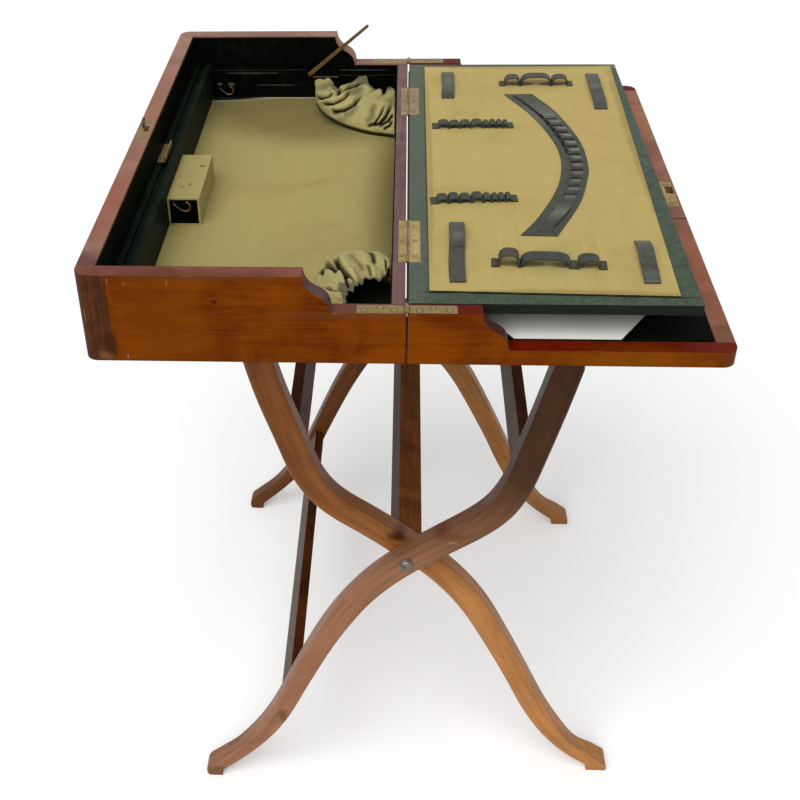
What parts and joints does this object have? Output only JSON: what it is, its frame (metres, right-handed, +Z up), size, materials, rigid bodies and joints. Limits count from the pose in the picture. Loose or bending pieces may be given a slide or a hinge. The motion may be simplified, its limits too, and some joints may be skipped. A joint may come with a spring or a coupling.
{
  "type": "folding campaign desk",
  "caption": "Portable writing desk: hinged mahogany box with deep well, blotter tray and looped leather flap, resting on a folding stand with S-curved crossed legs.",
  "frame": {"origin": "on the floor under the middle of the open box", "axes": "+X to the right from the well to the tray, +Y from front to back, +Z up"},
  "size_m": [0.58, 0.6256, 0.7908],
  "materials": {
    "mahogany": "french polished, worn",
    "black_leather": "dull, scuffed",
    "green_black_leather": "dull, scuffed",
    "olive_cloth": "glazed cloth, faded",
    "olive_silk": "ruched silk, soft sheen",
    "blotting_paper": "matt",
    "aged_brass": "tarnished",
    "rusty_iron": "rusty",
    "dark_steel": "darkened"
  },
  "bodies": {
    "stand_outer": {"outer_leg_front": "mahogany", "outer_leg_back": "mahogany", "outer_upper_bar": "mahogany", "outer_lower_bar": "mahogany", "pivot_bolts": "dark_steel", "pivot_washers": "dark_steel"},
    "stand_inner": {"inner_leg_front": "mahogany", "inner_leg_back": "mahogany", "inner_upper_bar": "mahogany", "centre_bar": "mahogany"},
    "well": {"well_front_board": "mahogany", "well_back_board": "mahogany", "well_end_board": "mahogany", "hinge_rail": "mahogany", "well_bottom": "mahogany", "well_bearer": "mahogany", "side_linings": "black_leather", "end_lining": "black_leather", "rail_lining": "black_leather", "well_floor_cloth": "olive_cloth", "pen_ledge": "black_leather", "small_case": "olive_cloth", "small_case_front": "black_leather", "wire_hooks": "aged_brass", "ledge_catch": "aged_brass", "lock_plate": "aged_brass", "lock_hook": "rusty_iron", "stay_pin": "aged_brass", "stay_bracket": "aged_brass", "back_corner_pocket": "olive_silk", "front_corner_pocket": "olive_silk", "strap_leaves_well": "aged_brass", "strap_pins": "aged_brass", "butt_leaves_rail": "aged_brass", "butt_pins": "aged_brass", "well_screws": "aged_brass"},
    "tray": {"tray_front_board": "mahogany", "tray_back_board": "mahogany", "tray_end_board": "mahogany", "tray_inner_board": "mahogany", "tray_bottom": "mahogany", "tray_bearer": "mahogany", "blotter_board": "green_black_leather", "blotter_paper": "blotting_paper", "blotter_corners": "black_leather", "strike_plate": "aged_brass", "strap_leaves_tray": "aged_brass", "tray_screws": "aged_brass"},
    "flap": {"flap_board": "green_black_leather", "flap_panel": "olive_cloth", "flap_straps": "black_leather", "crescent_holder": "black_leather", "back_long_loops": "black_leather", "front_long_loops": "black_leather", "back_triple_loops": "black_leather", "front_triple_loops": "black_leather", "butt_leaves_flap": "aged_brass", "flap_screws": "aged_brass"},
    "stay": {"stay_arm": "aged_brass"}
  },
  "joints": [
    {"name": "box_lift", "type": "slide", "parent": "stand_outer", "child": "well", "axis": [0, 0, 1], "range_m": [0, 0.168]},
    {"name": "stand_fold", "type": "hinge", "parent": "stand_outer", "child": "stand_inner", "pos_m": [0.0035, 0, 0.374], "axis": [0, 1, 0], "range_deg": [0, 48.2]},
    {"name": "tray_fold", "type": "hinge", "parent": "well", "child": "tray", "pos_m": [0, 0, 0.7402], "axis": [0, -1, 0], "range_deg": [0, 180]},
    {"name": "flap_hinge", "type": "hinge", "parent": "well", "child": "flap", "pos_m": [0, 0, 0.7402], "axis": [0, -1, 0], "range_deg": [0, 180]},
    {"name": "stay_pivot", "type": "hinge", "parent": "well", "child": "stay", "pos_m": [-0.126, 0.2907, 0.727], "axis": [0, 1, 0], "range_deg": [0, 40]}
  ],
  "couplings": [
    {"joint": "stand_fold", "follows": "box_lift", "rad_per_m": 5},
    {"joint": "flap_hinge", "follows": "tray_fold", "ratio": 1},
    {"joint": "stay_pivot", "follows": "tray_fold", "ratio": 0.2222}
  ]
}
○ ○ ○ ○ ○ ○ ○
**THE TASK**
Reproduce every line of the data verbatim.

**TASK RESULT**
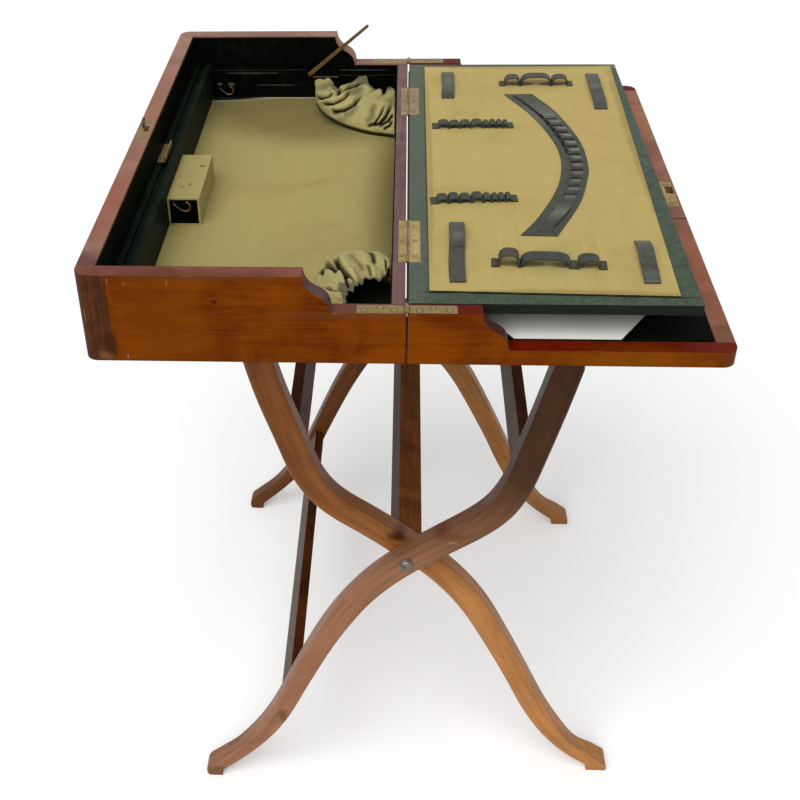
What parts and joints does this object have? Output only JSON: what it is, its frame (metres, right-handed, +Z up), size, materials, rigid bodies and joints. Limits count from the pose in the picture. Loose or bending pieces may be given a slide or a hinge. The motion may be simplified, its limits too, and some joints may be skipped. A joint may come with a spring or a coupling.
{
  "type": "folding campaign desk",
  "caption": "Portable writing desk: hinged mahogany box with deep well, blotter tray and looped leather flap, resting on a folding stand with S-curved crossed legs.",
  "frame": {"origin": "on the floor under the middle of the open box", "axes": "+X to the right from the well to the tray, +Y from front to back, +Z up"},
  "size_m": [0.58, 0.6256, 0.7908],
  "materials": {
    "mahogany": "french polished, worn",
    "black_leather": "dull, scuffed",
    "green_black_leather": "dull, scuffed",
    "olive_cloth": "glazed cloth, faded",
    "olive_silk": "ruched silk, soft sheen",
    "blotting_paper": "matt",
    "aged_brass": "tarnished",
    "rusty_iron": "rusty",
    "dark_steel": "darkened"
  },
  "bodies": {
    "stand_outer": {"outer_leg_front": "mahogany", "outer_leg_back": "mahogany", "outer_upper_bar": "mahogany", "outer_lower_bar": "mahogany", "pivot_bolts": "dark_steel", "pivot_washers": "dark_steel"},
    "stand_inner": {"inner_leg_front": "mahogany", "inner_leg_back": "mahogany", "inner_upper_bar": "mahogany", "centre_bar": "mahogany"},
    "well": {"well_front_board": "mahogany", "well_back_board": "mahogany", "well_end_board": "mahogany", "hinge_rail": "mahogany", "well_bottom": "mahogany", "well_bearer": "mahogany", "side_linings": "black_leather", "end_lining": "black_leather", "rail_lining": "black_leather", "well_floor_cloth": "olive_cloth", "pen_ledge": "black_leather", "small_case": "olive_cloth", "small_case_front": "black_leather", "wire_hooks": "aged_brass", "ledge_catch": "aged_brass", "lock_plate": "aged_brass", "lock_hook": "rusty_iron", "stay_pin": "aged_brass", "stay_bracket": "aged_brass", "back_corner_pocket": "olive_silk", "front_corner_pocket": "olive_silk", "strap_leaves_well": "aged_brass", "strap_pins": "aged_brass", "butt_leaves_rail": "aged_brass", "butt_pins": "aged_brass", "well_screws": "aged_brass"},
    "tray": {"tray_front_board": "mahogany", "tray_back_board": "mahogany", "tray_end_board": "mahogany", "tray_inner_board": "mahogany", "tray_bottom": "mahogany", "tray_bearer": "mahogany", "blotter_board": "green_black_leather", "blotter_paper": "blotting_paper", "blotter_corners": "black_leather", "strike_plate": "aged_brass", "strap_leaves_tray": "aged_brass", "tray_screws": "aged_brass"},
    "flap": {"flap_board": "green_black_leather", "flap_panel": "olive_cloth", "flap_straps": "black_leather", "crescent_holder": "black_leather", "back_long_loops": "black_leather", "front_long_loops": "black_leather", "back_triple_loops": "black_leather", "front_triple_loops": "black_leather", "butt_leaves_flap": "aged_brass", "flap_screws": "aged_brass"},
    "stay": {"stay_arm": "aged_brass"}
  },
  "joints": [
    {"name": "box_lift", "type": "slide", "parent": "stand_outer", "child": "well", "axis": [0, 0, 1], "range_m": [0, 0.168]},
    {"name": "stand_fold", "type": "hinge", "parent": "stand_outer", "child": "stand_inner", "pos_m": [0.0035, 0, 0.374], "axis": [0, 1, 0], "range_deg": [0, 48.2]},
    {"name": "tray_fold", "type": "hinge", "parent": "well", "child": "tray", "pos_m": [0, 0, 0.7402], "axis": [0, -1, 0], "range_deg": [0, 180]},
    {"name": "flap_hinge", "type": "hinge", "parent": "well", "child": "flap", "pos_m": [0, 0, 0.7402], "axis": [0, -1, 0], "range_deg": [0, 180]},
    {"name": "stay_pivot", "type": "hinge", "parent": "well", "child": "stay", "pos_m": [-0.126, 0.2907, 0.727], "axis": [0, 1, 0], "range_deg": [0, 40]}
  ],
  "couplings": [
    {"joint": "stand_fold", "follows": "box_lift", "rad_per_m": 5},
    {"joint": "flap_hinge", "follows": "tray_fold", "ratio": 1},
    {"joint": "stay_pivot", "follows": "tray_fold", "ratio": 0.2222}
  ]
}